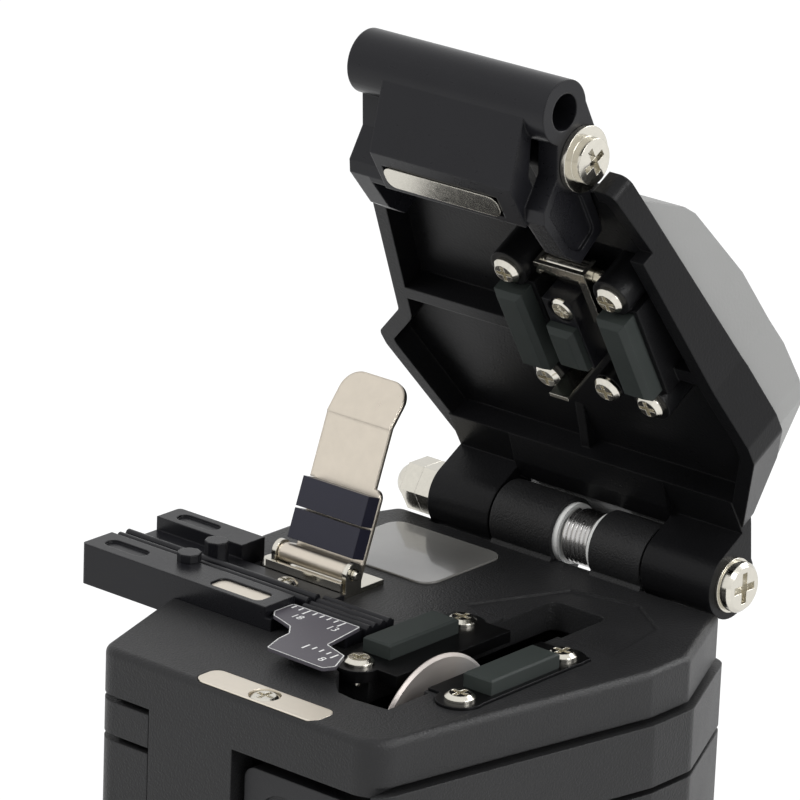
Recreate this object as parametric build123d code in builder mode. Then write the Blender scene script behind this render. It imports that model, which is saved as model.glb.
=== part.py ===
"""Fibre cleaver: housing, sliding blade carriage, fibre tray with a clamping flap, hinged lid with handle.

Millimetres, +Z up. X runs along the hinge, -Y is the front with the striker plate.
The origin is the middle of the rubber mat's underside.
"""
import os

from build123d import *

os.makedirs("parts", exist_ok=True)

# Driving dimensions, first the fits between the pieces.
seat_gap = 0.05
running_gap = 0.05
hole_gap = 0.1
moving_gap = 0.3
overcut = 1.0

# Housing and what closes it below.
deck_height = 40.0
deck_corners = [
    (-17.5, -28.0), (21.0, -28.0), (24.6, -10.0), (28.5, 8.5), (28.5, 15.0),
    (22.5, 28.0), (-23.5, 28.0), (-28.5, 15.0), (-28.5, 9.5), (-22.0, -13.0),
]
front_y = -28.0
rear_y = 28.0
front_right_rounding = 3.5
front_left_rounding = 2.5
side_rounding = 1.5
deck_edge_rounding = 0.9
deck_thickness = 3.6
wall = 1.8
mat_thickness = 1.2
mat_inset = 1.6
bottom_plate_thickness = 1.8
bottom_plate_inset = 0.5
post_radius = 2.4
post_places = [(-13.0, -21.0), (-20.5, 19.0), (20.5, 19.0), (22.3, 0.0)]

# Covers let into the sides of the housing.
band_height = 5.2
cover_groove = 0.7
cover_depth = 1.6
right_cover_proud = 0.7
left_cover_split = 10.0
right_cover_split = 13.4
left_cover_edge = -10.4
right_cover_edge = 20.6
rear_cover_edge = 20.6

# Window in the front wall and the push plate in it.
window_left = 1.5
window_right = 20.6
window_bottom = 10.0
window_below_deck = 6.2
push_plate_gap = 0.9
push_plate_setback = 1.2
push_plate_thickness = 3.0
push_panel_inset = 2.2
push_panel_depth = 0.3

# Fibre line.
fibre_height = 2.0

# Blade slot, blade and its carriage.
slot_left = 7.3
slot_right = 14.9
slot_front = -19.0
slot_rear = 18.0
slot_rounding = 1.2
slot_mouth_corners = [
    (3.0, -14.4), (5.1, -15.3), (6.2, -17.3), (8.8, -19.7), (11.1, -20.0), (15.6, -19.6),
    (15.6, -13.0), (3.0, -13.0),
]
blade_radius = 9.7
blade_thickness = 0.6
blade_x = 12.1
blade_y = -7.6
blade_bore_radius = 1.55
blade_axle_radius = 1.5
blade_below_fibre = 0.3
hub_radius = 3.5
hub_thickness = 0.7
blade_screw_head_radius = 2.5
blade_screw_head_height = 1.2
holder_thickness = 3.0
holder_half_length = 5.0
blade_floor_gap = 2.3
carriage_travel = 16.0
rail_x = 10.9
rail_width = 8.6
rail_height = 6.0
rail_end_gap = 0.6
rail_screw_inset = 3.0
runner_width = 13.2
runner_bottom = 5.0
runner_top = 12.5
carriage_left = 2.6
carriage_right = 17.6
carriage_rear = 5.0
lug_left = -6.5
lug_length = 2.4
spring_x = -4.0
spring_z = 16.0
spring_radius = 1.7
spring_wire = 0.35
spring_pitch = 1.1
spring_post_radius = 1.4
spring_post_y = -20.5
spring_post_top = 18.0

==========

▸ The exercise: Print the material above verbatim, first line through the line containing "fibre_height = 2.0", both included.

▸ Exercise response:
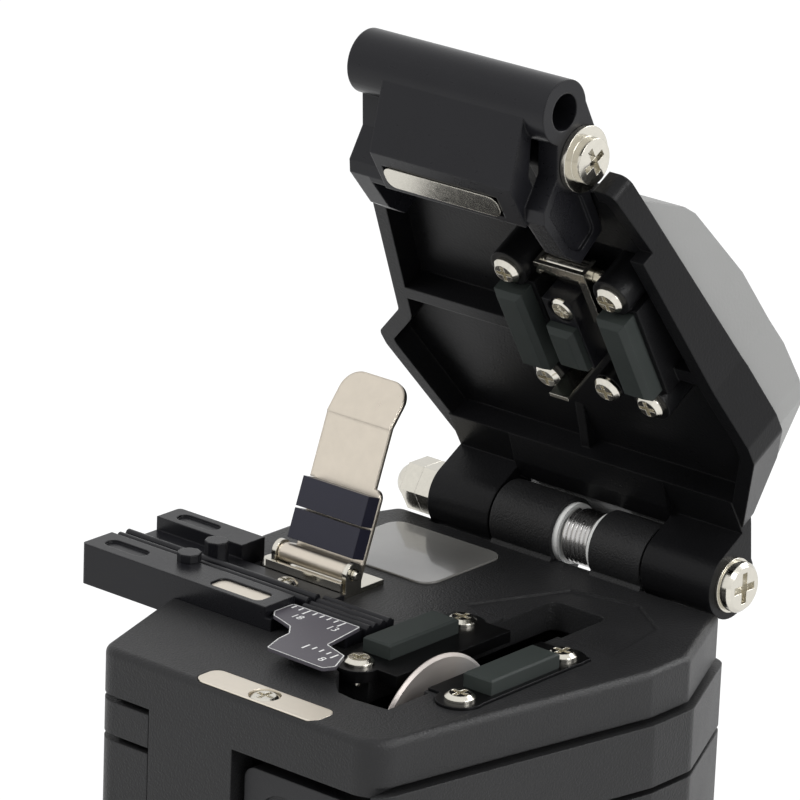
Recreate this object as parametric build123d code in builder mode. Then write the Blender scene script behind this render. It imports that model, which is saved as model.glb.
=== part.py ===
"""Fibre cleaver: housing, sliding blade carriage, fibre tray with a clamping flap, hinged lid with handle.

Millimetres, +Z up. X runs along the hinge, -Y is the front with the striker plate.
The origin is the middle of the rubber mat's underside.
"""
import os

from build123d import *

os.makedirs("parts", exist_ok=True)

# Driving dimensions, first the fits between the pieces.
seat_gap = 0.05
running_gap = 0.05
hole_gap = 0.1
moving_gap = 0.3
overcut = 1.0

# Housing and what closes it below.
deck_height = 40.0
deck_corners = [
    (-17.5, -28.0), (21.0, -28.0), (24.6, -10.0), (28.5, 8.5), (28.5, 15.0),
    (22.5, 28.0), (-23.5, 28.0), (-28.5, 15.0), (-28.5, 9.5), (-22.0, -13.0),
]
front_y = -28.0
rear_y = 28.0
front_right_rounding = 3.5
front_left_rounding = 2.5
side_rounding = 1.5
deck_edge_rounding = 0.9
deck_thickness = 3.6
wall = 1.8
mat_thickness = 1.2
mat_inset = 1.6
bottom_plate_thickness = 1.8
bottom_plate_inset = 0.5
post_radius = 2.4
post_places = [(-13.0, -21.0), (-20.5, 19.0), (20.5, 19.0), (22.3, 0.0)]

# Covers let into the sides of the housing.
band_height = 5.2
cover_groove = 0.7
cover_depth = 1.6
right_cover_proud = 0.7
left_cover_split = 10.0
right_cover_split = 13.4
left_cover_edge = -10.4
right_cover_edge = 20.6
rear_cover_edge = 20.6

# Window in the front wall and the push plate in it.
window_left = 1.5
window_right = 20.6
window_bottom = 10.0
window_below_deck = 6.2
push_plate_gap = 0.9
push_plate_setback = 1.2
push_plate_thickness = 3.0
push_panel_inset = 2.2
push_panel_depth = 0.3

# Fibre line.
fibre_height = 2.0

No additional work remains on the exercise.